Inspired by L.S. Lowry and Edward Hopper, Marc Gooderham’s cityscapes beneath a Northern sky possess a soulfulness and mystery that hint at undisclosed life behind those doors and windows. They are well-worn settings for the enigmatic human drama of the city, comprising more stories than you can ever know.

Together Again, Redchurch St.

Vallance Rd, Whitechapel

Fallen, Hanbury St.

Rio Cinema, Dalston.

The Tyger, Great Eastern St.

Corner of The Street, Redchurch St.

The Lonely Stretch, Coronet St.

Back To The Old House, Princelet St.

Marc Gooderham

Paintings copyright © Marc Gooderham

7 Responses leave one →
  1. Dianne Picard permalink
    November 28, 2011

    Thank you so much for sharing that wonderful art! I now have your site as my homepage after finding it when looking for information on Edward Bawden – another amazing artist.
    regards,
    Dianne

  2. November 28, 2011

    Totally wonderful, thank you so much for sharing this. These pictures feel more real than my memories of living in the East of London. I love shabby and neglected corners too! I only wish I had painted more when living in London.

  3. November 28, 2011

    Thanks a lot for these, brilliant. Such incredible pictures and so well done – even recognise some of them. 🙂 Are they for sale somewhere?

  4. Gary permalink
    November 28, 2011

    Paintings of such accuracy that you have to look twice to be sure that they are not photographs. Such skill
    Congratulations
    Gary

  5. jeannette permalink
    November 29, 2011

    wonderful, thank you, havana is much like this, so old, so rundown, so full of ghosts. of course fidel doesn’t permit graffiti, but the oldness and the ghosts are so overwhelming.
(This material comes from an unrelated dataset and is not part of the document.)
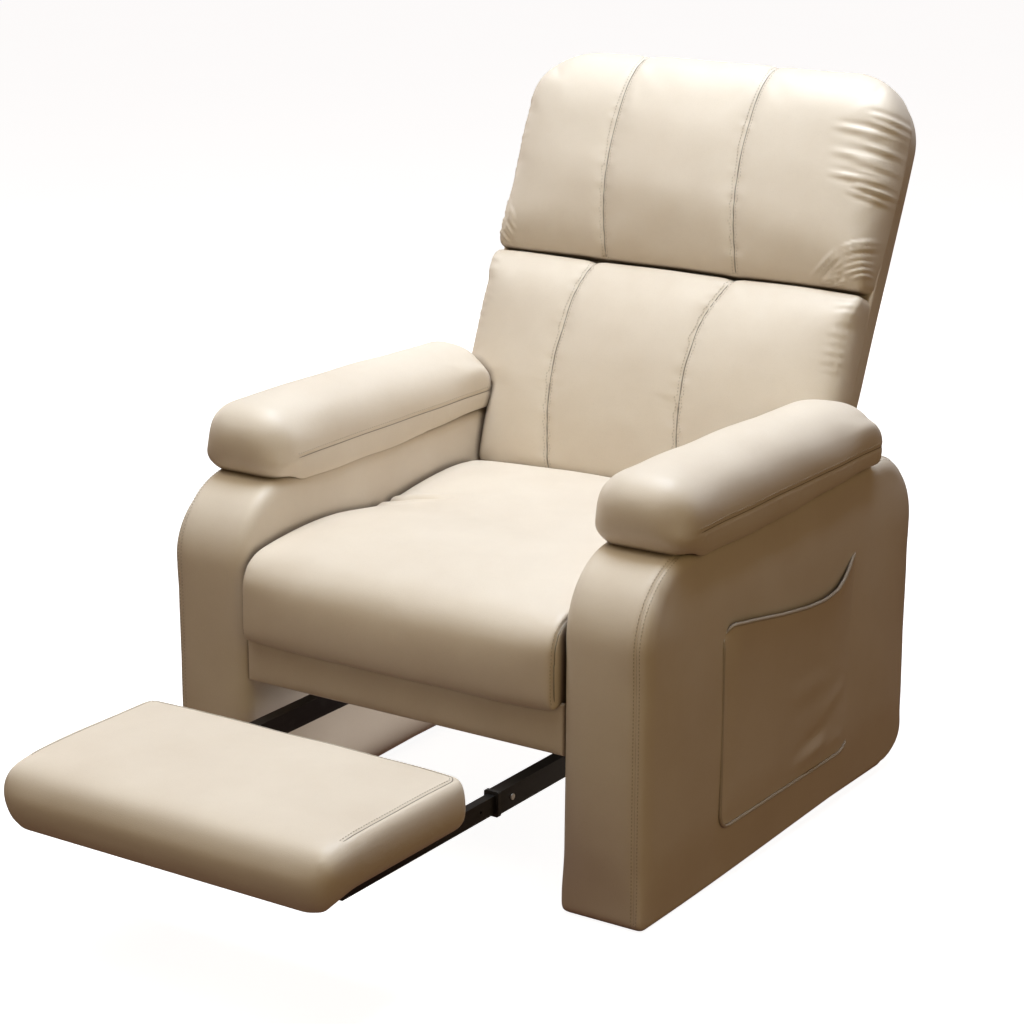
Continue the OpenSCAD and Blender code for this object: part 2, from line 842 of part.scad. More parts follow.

  6. Jayne Collinson permalink
    July 3, 2013

    I love your artwork and the subject matter.

  7. Jeff Kobuskie permalink
    January 9, 2015

    Hi – a few years ago I bought one of Mark’s paintings, Later Afternoon, Fournier St, Spitalfields, and I love it. Sadly, I am moving back to America and cannot afford to have it shipped nor is my new apartment big enough to show it off.

    Does anyone know how and where I can sell this painting?